At 8:54 p.m. Pacific Time, B1071 lit up the sky over Vandenberg Space Force Base. Eight and a half minutes later, it came down and nailed a perfect landing on the droneship ‘Of Course I Still Love You.’ It was the 516th booster landing to date. The 516th. The number is so big it’s meaningless. The miracle has been repeated so many times it’s just a line item on a spreadsheet now.

What exactly are we celebrating here? The triumph of reusable rocketry, or the triumph of turning low Earth orbit into a private, commercial toll road? Every one of these launches adds more satellites to a constellation that is already fundamentally changing our view of the night sky, and for what? So some guy in rural Montana can get slightly better bandwidth to stream Netflix?

I’m sitting here writing this on a cable connection that still stutters if my neighbor sneezes too hard, and I’m supposed to believe this is all for the good of humanity. Give me a break. This isn't about connecting the world. It’s about building a monopoly in a place where there are no regulations, no cops, and no one to tell you to stop. It's the final frontier, alright—the final frontier of unchecked capitalism.

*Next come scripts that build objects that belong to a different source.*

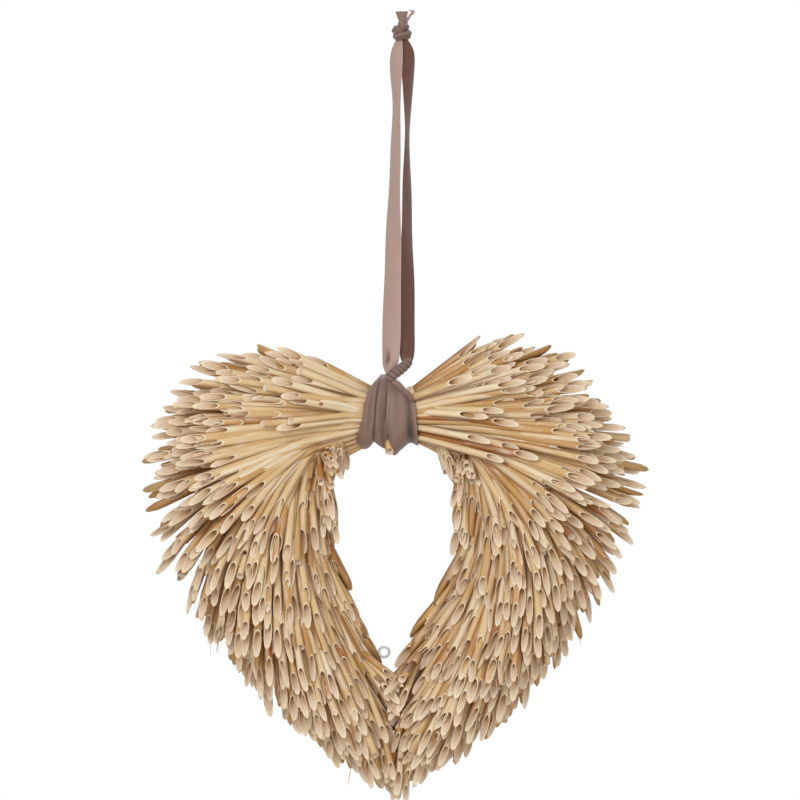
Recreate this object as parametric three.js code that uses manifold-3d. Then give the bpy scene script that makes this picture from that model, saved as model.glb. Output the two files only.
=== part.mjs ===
// A heart-shaped wreath of hollow straws, hung on a satin ribbon.
//
// The straws are tied in small bunches that overlap like thatch: every bunch starts inside
// the wreath and fans out over the bunch after it, from the ribbon at the top of each lobe
// down to the point of the heart. Front bunches rise towards the viewer (-Y) and back
// bunches towards the wall (+Y). Each bunch is one solid, whose straws are pinched together
// where they are tied and stand apart at their slanting cut tips.
//
// Millimetres, +Z up, +X to the right, the front faces -Y. The origin is the hanging point,
// just under the top knot of the ribbon.
import * as THREE from 'three';
import { mergeVertices } from 'three/addons/utils/BufferGeometryUtils.js';
import Module from 'manifold-3d';

// ---- Driving dimensions -------------------------------------------------------------

const STRAW_RADIUS = 2.4;          // of a straw at its tip
const CUT_SLANT = 1.5;             // tip cut: millimetres along the straw for each one across it
const GAP = 0.45;                  // clear space between one bunch and the next

const STRAWS_IN_BUNCH = 12;
const FRONT_BUNCHES = 11;          // in each lobe
const BACK_BUNCHES = 7;
const TIE_DEPTH = 4.4;             // thickness of a bunch where it is tied
const TIE_HEIGHT = 5;              // how far up the tie holds neighbouring straws together
const FOOT_LAP = 0.12;             // share of a straw's foot that laps over each neighbour's

// Plan curves of the two lobes as [x, z], each from the ribbon down to the heart's point.
// A bunch is tied along a line from `tieOuter` to `tieInner`, and its tips end on a curve
// from `tipOuter`, the heart's outline, through `tipMiddle` to `tipInner`, its opening.
const LEFT_LOBE = {
  name: 'left',
  tieOuter: [[-9, -214], [-11, -215], [-34, -222], [-59, -248], [-77, -287], [-71, -338], [-46, -385]],
  tieInner: [[-10, -231], [-13, -232], [-37, -243], [-53, -266], [-57, -296], [-43, -338], [-20, -374]],
  tipOuter: [[-60, -183], [-119, -189], [-154, -245], [-141, -317], [-105, -373], [-58, -420], [-10, -452]],
  tipMiddle: [[-78, -217], [-128, -239], [-107, -280], [-91, -331], [-74, -370], [-36, -411], [-11, -436]],
  tipInner: [[-55, -245], [-84, -263], [-43, -278], [-39, -308], [-26, -343], [-11, -379], [-8, -417]],
};
const RIGHT_LOBE = {
  name: 'right',
  tieOuter: [[-3, -214], [-1, -215], [22, -222], [47, -248], [65, -287], [59, -338], [34, -385]],
  tieInner: [[-3, -231], [0, -232], [25, -243], [41, -266], [45, -296], [31, -338], [8, -374]],
  tipOuter: [[41, -178], [95, -182], [143, -245], [134, -312], [96, -368], [53, -417], [-2, -452]],
  tipMiddle: [[66, -217], [116, -239], [95, -280], [79, -331], [62, -370], [24, -411], [-1, -436]],
  tipInner: [[43, -245], [72, -263], [34, -278], [29, -308], [16, -343], [-2, -379], [-4, -417]],
};

// Depths along a lobe, from the ribbon to the point: of the tie, of the tips at the middle
// of a bunch, and of the tips at its two edges.
const FRONT = {
  name: 'front', side: -1, bunches: FRONT_BUNCHES,
  tie: [12.8, 2.9, 2.9, 4, 6, 6, 6], crown: [25, 36, 41, 42, 42, 39, 32], edge: [13, 8, 4, 3, 3, 3, 3],
};
const BACK = {
  name: 'back', side: 1, bunches: BACK_BUNCHES,
  tie: [10, 4, 4, 4, 4, 4, 4], crown: [20, 25, 28, 29, 29, 27, 22], edge: [9, 5, 3, 2, 2, 2, 2],
};

const SETTLE_ROUNDS = 120;         // passes that ease crowded straws apart
const SETTLE_REACH = 22;           // the furthest that a tip is eased from its place
const TOUCH = 0.1;                 // crowding that the bunches' gap allows
const CUT_STEP = 0.08;             // share of a still crowded straw that each cut takes off
const SHORTEST_STRAW = 5;

const STRAW_COLOR = 0xd9bb8d;
const RIBBON_COLOR = 0x8c786e;
const WIRE_COLOR = 0xb4b4b4;

const wasm = await Module();
wasm.setup();

function meshGeometry(manifold) {
  const { vertProperties, triVerts } = manifold.getMesh();
  const geometry = new THREE.BufferGeometry();
  geometry.setAttribute('position', new THREE.BufferAttribute(vertProperties, 3));
  geometry.setIndex(new THREE.BufferAttribute(triVerts, 1));
  return geometry;
}

// ---- Straw bunches ------------------------------------------------------------------

// An even spread of values from 0 to 1 that never repeats a pattern.
function scatter(index) {
  return (index * 0.6180339887) % 1;
}

function planCurve(points) {
  return new THREE.CatmullRomCurve3(points.map(([x, z]) => new THREE.Vector3(x, 0, z)));
}

// A value along a lobe, eased between evenly spaced ones.
function along(values, u) {
  const at = u * (values.length - 1);
  const low = Math.min(Math.floor(at), values.length - 2);
  return THREE.MathUtils.lerp(values[low], values[low + 1], at - low);
}

// The straws of one bunch, as axis segments from the tie to the tip.
function layBunch(lobe, layer, number) {
  const u = number / (layer.bunches - 1);
  const tieOuter = planCurve(lobe.tieOuter).getPoint(u);
  const tieInner = planCurve(lobe.tieInner).getPoint(u);
  const tipLine = new THREE.QuadraticBezierCurve3();
  tipLine.v0 = planCurve(lobe.tipOuter).getPoint(u);
  tipLine.v2 = planCurve(lobe.tipInner).getPoint(u);
  const middle = planCurve(lobe.tipMiddle).getPoint(u);
  tipLine.v1 = middle.multiplyScalar(2).sub(tipLine.v0.clone().add(tipLine.v2).multiplyScalar(0.5));

  const tieDepth = along(layer.tie, u);
  const crown = along(layer.crown, u);
  const edge = along(layer.edge, u);
  const straws = [];
  for (let i = 0; i < STRAWS_IN_BUNCH; i += 1) {
    const across = (i + 0.5) / STRAWS_IN_BUNCH;
    const base = tieOuter.clone().lerp(tieInner, across);
    base.y = layer.side * tieDepth;
    const tip = tipLine.getPoint(across);
    tip.y = layer.side * (edge + (crown - edge) * Math.sin(Math.PI * across));
    const length = 1.02 - 0.14 * scatter(7 * number + i + 1);
    tip.sub(base).multiplyScalar(length).add(base);
    straws.push({ base, tip, kept: 1 });
  }
  return {
    name: `straws_${lobe.name}_${layer.name}_${String(number + 1).padStart(2, '0')}`,
    side: layer.side, tieOuter, tieInner, tieDepth, straws,
    footRadius: tieOuter.distanceTo(tieInner) / STRAWS_IN_BUNCH / 2,
  };
}

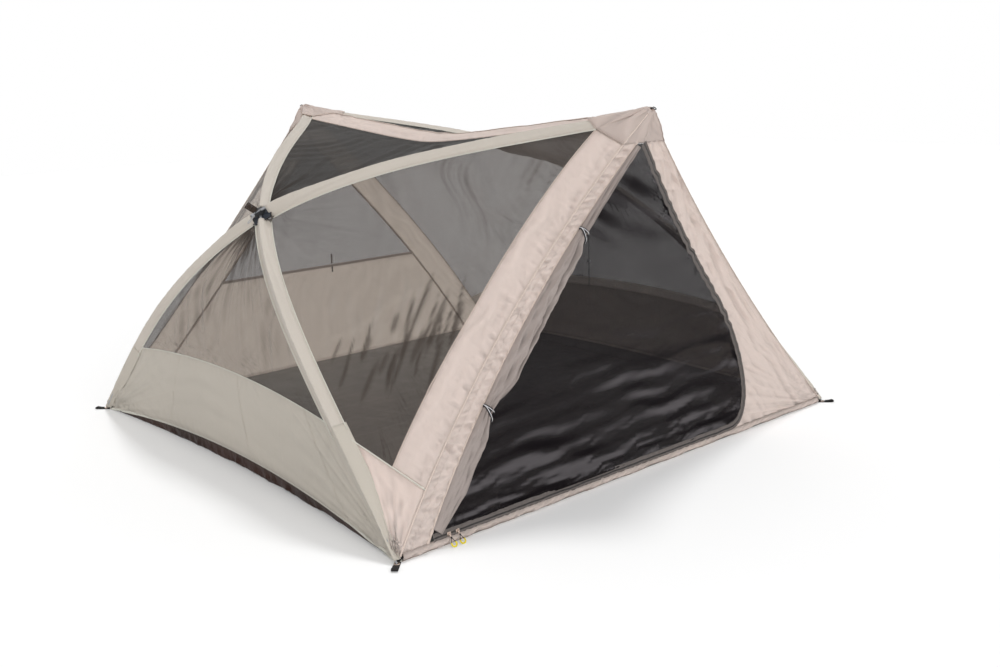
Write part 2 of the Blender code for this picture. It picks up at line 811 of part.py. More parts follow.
def make_elbow(end, name):
    """Peak elbow with the eyelet that hangs out of the mouth of the peak cap."""
    points = elbow_path()
    bend = points[len(points) // 2]
    nose = PEAK + Vector((0, -CAP_NOSE, CAP_LIFT))
    outward = (nose - bend).normalized()
    neck_end = nose + outward * 0.002
    droop = Vector((0, -0.8, -0.6))
    bar = as_mesh(tube("bar", [flip(p, LEFT, end) for p in points], ELBOW_DIAMETER / 2, PLASTIC),
                  name, PLASTIC)
    neck = as_mesh(tube("neck", [flip(p, LEFT, end) for p in (bend, nose, neck_end)],
                        EYELET_WIRE / 2, PLASTIC), name + "_neck", PLASTIC, CUTTERS)
    ring_centre = nose + droop * EYELET_RADIUS
    ring = []
    steps = 12
    for k in range(steps):
        angle = 2 * math.pi * k / steps
        spoke = droop * math.cos(angle) + Vector((1, 0, 0)) * math.sin(angle)
        ring.append(flip(ring_centre + spoke * EYELET_RADIUS, LEFT, end))
    eyelet = as_mesh(tube("eyelet", ring, EYELET_WIRE / 2, PLASTIC, cyclic=True, resolution=1),
                     name + "_eyelet", PLASTIC, CUTTERS)
    add_cutter(bar, neck, "UNION")
    add_cutter(bar, eyelet, "UNION")


# Canopy panels

def make_side_panels():
    """Mesh panels of both side walls."""
    for side, name in ((LEFT, "left"), (RIGHT, "right")):
        panel(f"{name}_front_mesh", FRONT_ROWS, MESH, side=side)
        panel(f"{name}_rear_mesh", REAR_ROWS, MESH, side=side, end=REAR)
        panel(f"{name}_top_mesh", TOP_ROWS, MESH, side=side)
        panel(f"{name}_lower_mesh", LOW_ROWS, MESH, side=side)


def floor_row(lip_x, y, lip_z):
    """Row of the floor: drawn up to the hem at both sides, flat on the ground between."""
    edge = lip_x + 0.006
    right = [Vector((x, y, 0)) for x in (edge, edge / 2)]
    left_lip = Vector((lip_x, y, lip_z))
    middle = [Vector((0, y, 0))]
    return ([left_lip] + right + middle
            + [flip(p, RIGHT) for p in reversed(right)] + [flip(left_lip, RIGHT)])


def make_tub():
    """Two low side walls and the floor between their hems."""
    for side, name in ((LEFT, "left"), (RIGHT, "right")):
        panel(f"{name}_tub_wall", TUB_ROWS, TUB, side=side)
    on_front, _ = corner_points()
    end_row = floor_row(on_front.x, on_front.y, 2 * FLOOR_THICKNESS)
    grid = [end_row]
    for point in TUB_ROWS[-1][1:-1]:
        grid.append(floor_row(point.x, point.y, max(point.z - SEAM_GAP, 2 * FLOOR_THICKNESS)))
    grid.append([flip(p, LEFT, REAR) for p in end_row])
    panel("floor", grid, FLOOR, thickness=FLOOR_THICKNESS, inward=True)


def make_ridge():
    """Solid band along the ridge, between the two peak caps."""
    edge = upper_skin(UPPER_STATIONS[0])
    top = ridge_end()
    columns = 10
    rows = []
    for share in (0, 0.5, 1):
        end = mix(edge, top, share)
        rows.append([roof_point(end, 2 * k / columns - 1) for k in range(columns + 1)])
    for share in (0.5, 0):
        end = mix(edge, top, share)
        rows.append([flip(roof_point(end, 2 * k / columns - 1), RIGHT)
                     for k in range(columns + 1)])
    panel("ridge_band", rows, CANOPY)


def pole_bump(t, width):
    """Three points across a pole at t: the cap's foot, its crest and its other foot."""
    along, out = tangent(upper_line, t), upper_normal(t)
    across = along.cross(out).normalized()
    if across.z > 0:
        across.negate()
    skin = upper_skin(t)
    return skin + across * width, upper_line(t) + out * CAP_LIFT, skin - across * width


def cap_rings():
    """Rings of the left half of a peak cap: its mouth, its middle and its rim."""
    nose = PEAK + Vector((0, -CAP_NOSE, CAP_LIFT))
    face = Vector((0, wall_depth(CAP_HEIGHT), CAP_HEIGHT))
    start, top = POLE_SIDE[0], ridge_end()
    low_foot = start + (SEAM_EDGE[0] - start).normalized() * CAP_FOOT
    high_foot = start + (top - start).normalized() * CAP_FOOT
    t = UPPER_STATIONS[0]
    crest = upper_line(t) + upper_normal(t) * CAP_LIFT
    rim = [face, SEAM_EDGE[0], BAND_EDGE[0], low_foot, crest, high_foot,
           mix(high_foot, top, 0.5), top]
    middle = [mix(nose, p, 0.5) for p in rim]
    half_t = stations(upper_line, CAP_REACH / 2, 0, 1)[0]
    middle[3:6] = pole_bump(half_t, CAP_FOOT)
    mouth = [nose + (p - nose).normalized() * CAP_MOUTH for p in middle]
    return mouth, middle, rim


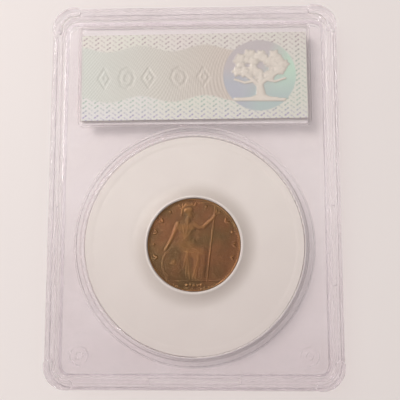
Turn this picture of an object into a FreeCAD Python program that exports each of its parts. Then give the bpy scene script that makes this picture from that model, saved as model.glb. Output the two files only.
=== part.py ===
import FreeCAD, Part
import math
import os

# Graded coin slab: two clear moulded shells welded round their edge, a white insert that grips one bronze
# coin, and a two-layer label.  It lies on its front face, so the rear face, with the hologram, looks up.
# X runs across the slab, Y runs along it towards the label, Z points up.  Units are millimetres.
# The origin is the centre of the footprint, level with the four stacking bars that the slab lies on.

# ---------------------------------------------------------------- overall size
SLAB_WIDTH = 62.0
SLAB_LENGTH = 82.0
STACK_STEP = 1.0            # height of the corner ears (rear) and of the stacking bars (front)
BODY_DEPTH = 6.0            # front rim face to rear rim face
CORNER_RADIUS = 4.9
EDGE_ROUND = 0.45           # rounding of the outer edges of both rims

FRONT_RIM_Z = STACK_STEP
REAR_RIM_Z = STACK_STEP + BODY_DEPTH
PARTING_Z = STACK_STEP + BODY_DEPTH / 2
EAR_TOP_Z = REAR_RIM_Z + STACK_STEP

# ---------------------------------------------------------------- rim, panel and side wall
RIM_WIDTH = 2.1             # flat top of the rim
RIM_SLOPE = 0.8             # drafted inner wall of the rim, in plan
PANEL_RECESS = 0.9          # the big flat panel lies this far below the rim face
PANEL_THICKNESS = 1.1
WALL_THICKNESS = 3.1        # side wall, outer face to cavity

REAR_PANEL_Z = REAR_RIM_Z - PANEL_RECESS
FRONT_PANEL_Z = FRONT_RIM_Z + PANEL_RECESS
REAR_CEILING_Z = REAR_PANEL_Z - PANEL_THICKNESS
FRONT_FLOOR_Z = FRONT_PANEL_Z + PANEL_THICKNESS

# ---------------------------------------------------------------- stacking features
EAR_LEG = 6.3               # length of each leg of an ear, from the slab's outer edge
EAR_WIDTH = 2.0
EAR_INSET = 0.1
BAR_WIDTH = 1.4
BAR_INSET = 0.45
SIDE_BAR_LENGTH = 17.5      # bars beside the window
END_BAR_LENGTH = 20.0       # bars at the label end and the window end

# ---------------------------------------------------------------- weld joint between the shells
SEAM_GAP = 0.1              # the shells stand this far apart outside the weld bead
BEAD_INSET = 2.35
BEAD_WIDTH = 0.5
TONGUE_INSET = 0.95
TONGUE_WIDTH = 0.8
TONGUE_DEPTH = 0.8
TONGUE_CLEARANCE = 0.06

# ---------------------------------------------------------------- round window and its nested locating rings
WINDOW_Y = -11.0            # centre of the window and of the coin
WINDOW_RADIUS = 23.45       # inner wall of the rear ring, which the insert fits
WINDOW_RAISE = 0.5          # the window pane bulges this far beyond the panel, on both faces
REAR_RING_WALL = 1.0
RING_CLEARANCE = 0.25
FRONT_RING_WALL = 1.1
FRONT_RING_TOP_Z = 4.3
BOSS_MARGIN = 0.1           # rear pane's outer edge, beyond the ring's inner wall
BOSS_ROUND = 0.3

FRONT_RING_INNER = WINDOW_RADIUS + REAR_RING_WALL + RING_CLEARANCE
FRONT_RING_OUTER = FRONT_RING_INNER + FRONT_RING_WALL
REAR_PANE_Z = REAR_PANEL_Z + WINDOW_RAISE
FRONT_PANE_Z = FRONT_PANEL_Z - WINDOW_RAISE
REAR_PANE_INNER_Z = REAR_PANE_Z - PANEL_THICKNESS
FRONT_PANE_INNER_Z = FRONT_PANE_Z + PANEL_THICKNESS
REAR_RING_BOTTOM_Z = FRONT_PANE_INNER_Z + 0.2
SEAT_RIB_RADII = (21.7, 22.7)

# ---------------------------------------------------------------- label pocket and label
POCKET_WIDTH = 50.2
POCKET_LENGTH = 22.0
POCKET_Y = 26.25            # centre of the pocket
POCKET_WALL = 0.4
POCKET_CORNER = 0.8
POCKET_BOTTOM_Z = FRONT_FLOOR_Z + 0.1
LABEL_SEAT_Z = 3.35
LABEL_SEAT_RIB = 0.8
LABEL_SEAT_INSET = 2.0      # the seat's outer edge, in from the pocket's wall
CARD_CLEARANCE = 0.25       # the front label's card fills the pocket but for this much, all round
CARD_THICKNESS = 0.35
HOLOGRAM_WIDTH = 49.5
HOLOGRAM_LENGTH = 19.35
HOLOGRAM_THICKNESS = 1.0    # foil on a foam backing
HOLOGRAM_CENTRE = (-0.07, 25.98)
HOLOGRAM_TWIST = 0.4        # degrees: the hologram label is stuck on a little off square
LABEL_CORNER = 0.4

# ---------------------------------------------------------------- locating pegs in the two window-end corners
PEG_POSITION = (24.2, -34.3)
PEG_RADIUS = 0.7
PEG_CLEARANCE = 0.05
PEG_TOP_Z = 4.5
BOSS_RADIUS = 1.9
BOSS_BOTTOM_Z = FRONT_FLOOR_Z + 0.15

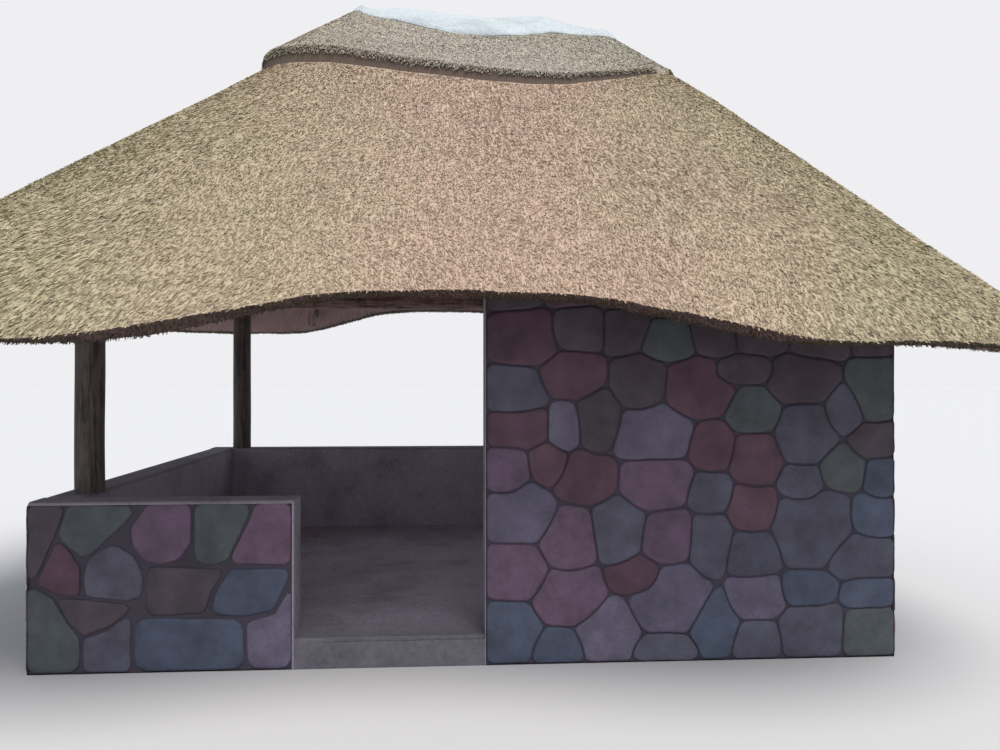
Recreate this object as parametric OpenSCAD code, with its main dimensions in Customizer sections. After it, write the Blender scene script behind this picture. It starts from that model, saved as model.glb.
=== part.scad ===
// Open thatched shelter on low stone-clad walls, with one full-height screen wall beside the entrance.
// Millimetres, +Z up. The origin is on the ground under the centre of the roof's plan.

/* [Walls] */
// Length of the walls over their outer faces, left to right
wall_len = 4700; // [4500:50:5000]
// Depth of the walls over their outer faces, front to back
wall_dep = 3800; // [3600:50:3900]
// Thickness of every wall
wall_t = 220; // [200:10:240]
// Height of the low walls
parapet_h = 900; // [700:50:1100]
// Length of the low wall left of the entrance
front_parapet_len = 1385; // [1200:5:1600]
// Width of the entrance
entrance_w = 1020; // [900:10:1200]
// How far the screen wall's top rakes down to its outer end, where the thatch comes down
screen_drop = 346; // [306:10:526]
// Level length of the screen wall's top, before it rakes down
screen_level = 1100; // [800:50:1200]
// Radius of the rounded plaster edges of the walls
edge_r = 30; // [15:5:50]
// Height of the floor above the ground
floor_h = 160; // [100:10:220]

/* [Posts] */
// Diameter of the gum-pole posts
post_d = 166; // [140:2:180]
// Distance of the front left post from the left face of the walls
front_left_post_x = 152; // [140:1:160]
// Distance of the front left post from the front face of the walls
front_left_post_y = 450; // [420:5:480]
// Distance of the front right post from the right face of the walls
front_right_post_x = 136; // [110:1:150]
// Distance of the front right post from the front face of the walls
front_right_post_y = 900; // [860:10:1000]
// Distance of the back left post from the left face of the walls
back_left_post_x = 278; // [260:1:300]
// Distance of the back right post from the right face of the walls
back_right_post_x = 650; // [600:10:700]
// Distance of both back posts from the back face of the walls
back_post_y = 110; // [90:5:125]

/* [Roof form] */
// Height of the thatch at the ridge, under the ridge layer
ridge_h = 4298; // [4280:2:4320]
// Distance of the ridge's left end from the middle of the walls
ridge_left = 760; // [730:5:790]
// Distance of the ridge's right end from the middle of the walls
ridge_right = 1093; // [1070:1:1110]
// Distance of the ridge behind the middle of the walls
ridge_back = 90; // [70:5:110]
// Pitch of the front and back slopes, in degrees
pitch = 39.35; // [39:0.05:39.6]
// How much steeper the left end slope is than the front
left_steep = 1.01; // [1:0.01:1.05]
// How much steeper the right end slope is than the front
right_steep = 1.465; // [1.44:0.005:1.5]
// Sharpness of the hips: 2 is a round cone, higher is a sharper hip
hip_power = 3.88; // [3.7:0.02:4.1]
// Thickness of the thatch
thatch_t = 200; // [170:5:220]

/* [Eaves] */
// How far the eave over the entrance lies below the ridge
eave_front_below = 2369; // [2343:2:2393]
// How far the eave in the middle of the back lies below the ridge
eave_back_below = 2036; // [2008:2:2098]
// How far the eaves come down beside the raised middle
eave_drop = 227; // [150:1:240]
// How far the eaves rise again in the middle of the two ends
end_lift = 200; // [100:10:250]
// Half the level width of the raised eave
arch_half = 354; // [250:1:400]
// Width over which the eave comes down on each side
arch_run = 1400; // [1200:50:1500]
// Middle of the raised eave, right of the middle of the walls
arch_x = -116; // [-160:1:0]

/* [Roof timbers] */
// Diameter of the rafters
rafter_d = 90; // [80:2:96]
// Diameter of the laths under the thatch
lath_d = 32; // [26:2:36]
// Spacing of the laths down the slope, measured on plan
lath_step = 300; // [250:10:350]
// Diameter of the bent poles of the ring plate
plate_d = 130; // [110:5:140]
// Diameter of the ridge pole
ridge_pole_d = 110; // [100:5:130]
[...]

Are We Even Asking the Right Questions?

We get so caught up in the numbers—29th flight, 516th landing, 28 more satellites—that we forget to ask the most important questions. Who gave one company permission to build a dome of its own hardware over our planet? What happens when these thousands of "V2 Minis" start failing and become the most dangerous field of space junk in human history?

The company, offcourse, will tell you it’s all safe. They have a plan. They always have a plan. But we’ve heard that before, haven’t we? From tech giants who swore they wouldn’t sell our data, from social media companies who promised to connect us but instead just divided us. The relentless pace, the sheer audacity of launching dozens of missions a year, feels less like confident innovation and more like a mad dash to deploy before anyone can put up a stop sign.

Maybe I’m the crazy one here. Maybe this is just progress, and I’m just some Luddite yelling at the sky. But I look at that launch, and I don't see a bright future. I see the industrialization of awe. I see a company so good at what it does that it has forgotten why it was supposed to be doing it in the first place. This ain't exploration. It's just business.

Just Another Tuesday in the Empire

Look, let’s be real. The romance is gone. We were sold a story about humanity becoming a multi-planetary species, a grand adventure among the stars. What we got instead is a brutally efficient space-based ISP. The successful landing of B1071 wasn't a victory for science; it was a victory for vertical integration. It proves the system works, the factory is running, and the product is being shipped on schedule. And if that doesn't feel a little empty to you, then I don't know what will. This isn't the dream. This is just the commute.